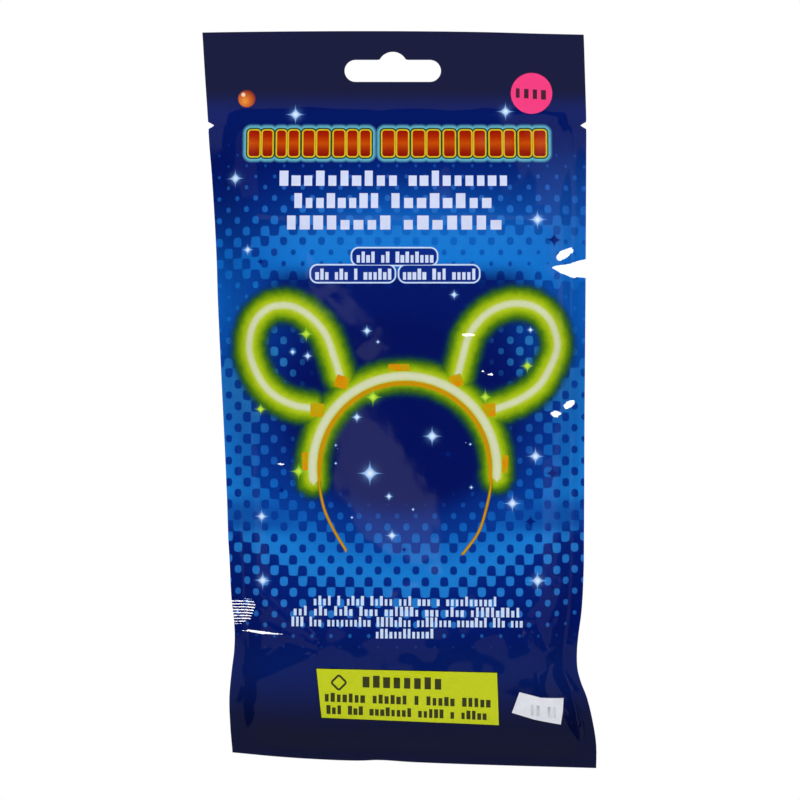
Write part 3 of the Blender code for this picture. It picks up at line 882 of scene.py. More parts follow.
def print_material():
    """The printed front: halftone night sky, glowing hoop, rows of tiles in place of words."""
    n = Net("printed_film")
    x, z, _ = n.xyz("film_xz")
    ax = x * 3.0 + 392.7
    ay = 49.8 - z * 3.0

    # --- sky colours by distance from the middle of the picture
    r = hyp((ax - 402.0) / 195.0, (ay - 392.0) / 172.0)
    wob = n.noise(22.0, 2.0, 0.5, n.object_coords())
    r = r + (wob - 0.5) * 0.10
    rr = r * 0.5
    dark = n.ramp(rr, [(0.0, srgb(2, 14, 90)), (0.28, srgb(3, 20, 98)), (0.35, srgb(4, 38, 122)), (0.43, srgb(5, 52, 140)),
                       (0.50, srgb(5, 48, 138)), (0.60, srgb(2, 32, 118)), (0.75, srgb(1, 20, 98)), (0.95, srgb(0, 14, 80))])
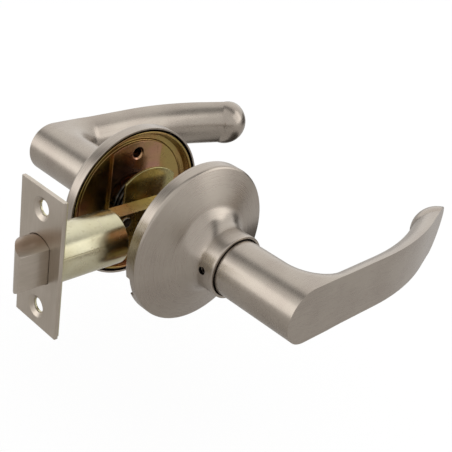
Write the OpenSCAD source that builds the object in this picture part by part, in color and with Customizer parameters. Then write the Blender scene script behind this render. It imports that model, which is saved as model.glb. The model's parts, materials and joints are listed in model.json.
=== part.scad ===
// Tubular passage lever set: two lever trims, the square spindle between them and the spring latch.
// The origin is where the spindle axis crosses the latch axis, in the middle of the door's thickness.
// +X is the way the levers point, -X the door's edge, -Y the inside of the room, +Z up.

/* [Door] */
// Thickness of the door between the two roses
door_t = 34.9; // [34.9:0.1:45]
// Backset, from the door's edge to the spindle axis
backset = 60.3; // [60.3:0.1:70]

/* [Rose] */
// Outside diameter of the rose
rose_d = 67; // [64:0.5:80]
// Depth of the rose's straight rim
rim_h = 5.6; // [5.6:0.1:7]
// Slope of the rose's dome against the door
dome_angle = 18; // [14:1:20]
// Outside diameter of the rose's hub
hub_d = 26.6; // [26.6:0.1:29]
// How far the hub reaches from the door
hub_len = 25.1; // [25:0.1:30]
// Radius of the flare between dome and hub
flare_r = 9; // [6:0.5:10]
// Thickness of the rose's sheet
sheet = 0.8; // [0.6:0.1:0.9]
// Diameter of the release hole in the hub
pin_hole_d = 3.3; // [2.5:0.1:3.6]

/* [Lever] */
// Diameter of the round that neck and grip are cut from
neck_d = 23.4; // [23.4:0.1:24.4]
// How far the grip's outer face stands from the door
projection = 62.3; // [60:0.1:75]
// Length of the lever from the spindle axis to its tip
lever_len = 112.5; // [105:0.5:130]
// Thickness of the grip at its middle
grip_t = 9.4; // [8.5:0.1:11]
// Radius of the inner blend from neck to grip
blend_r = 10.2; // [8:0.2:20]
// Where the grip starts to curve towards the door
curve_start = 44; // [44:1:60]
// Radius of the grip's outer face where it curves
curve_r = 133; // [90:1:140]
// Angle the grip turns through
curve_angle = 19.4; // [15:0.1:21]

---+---

• AIM: The first line of the records and every line down to the line with "Write the OpenSCAD" must be quoted exactly; leave out all else.

• CORRECT RESULT:
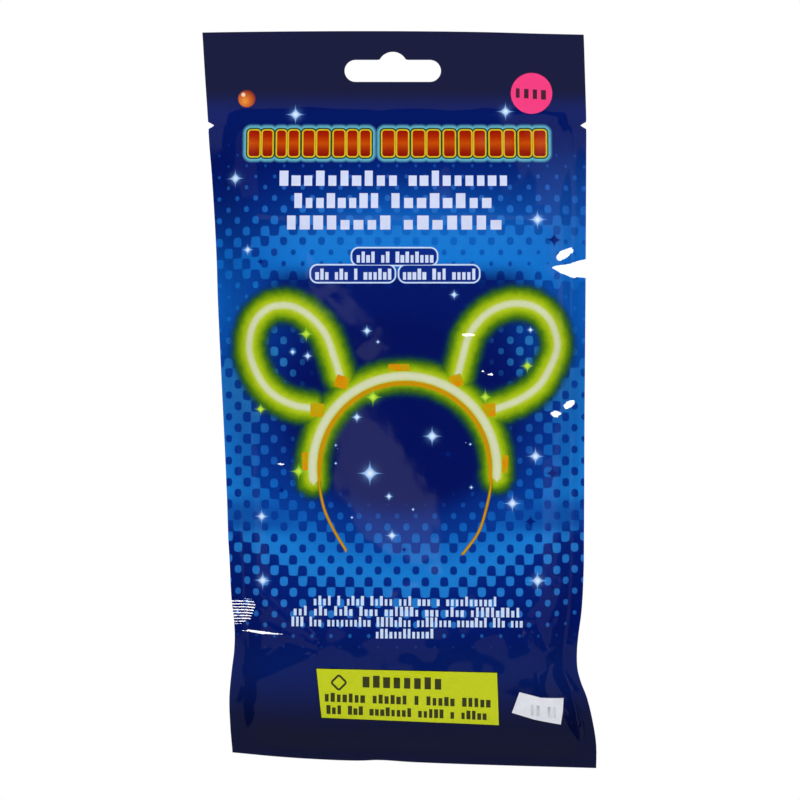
Write part 3 of the Blender code for this picture. It picks up at line 882 of scene.py. More parts follow.
def print_material():
    """The printed front: halftone night sky, glowing hoop, rows of tiles in place of words."""
    n = Net("printed_film")
    x, z, _ = n.xyz("film_xz")
    ax = x * 3.0 + 392.7
    ay = 49.8 - z * 3.0

    # --- sky colours by distance from the middle of the picture
    r = hyp((ax - 402.0) / 195.0, (ay - 392.0) / 172.0)
    wob = n.noise(22.0, 2.0, 0.5, n.object_coords())
    r = r + (wob - 0.5) * 0.10
    rr = r * 0.5
    dark = n.ramp(rr, [(0.0, srgb(2, 14, 90)), (0.28, srgb(3, 20, 98)), (0.35, srgb(4, 38, 122)), (0.43, srgb(5, 52, 140)),
                       (0.50, srgb(5, 48, 138)), (0.60, srgb(2, 32, 118)), (0.75, srgb(1, 20, 98)), (0.95, srgb(0, 14, 80))])
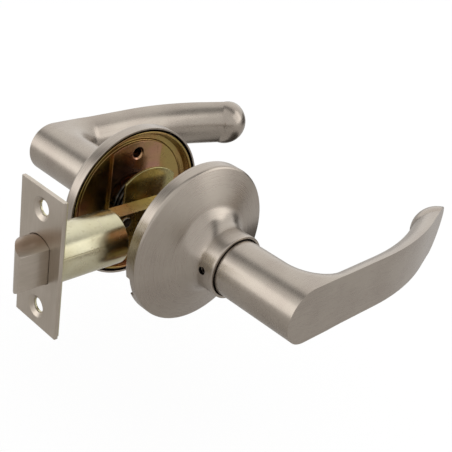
Write the OpenSCAD source that builds the object in this picture part by part, in color and with Customizer parameters. Then write the Blender scene script behind this render. It imports that model, which is saved as model.glb. The model's parts, materials and joints are listed in model.json.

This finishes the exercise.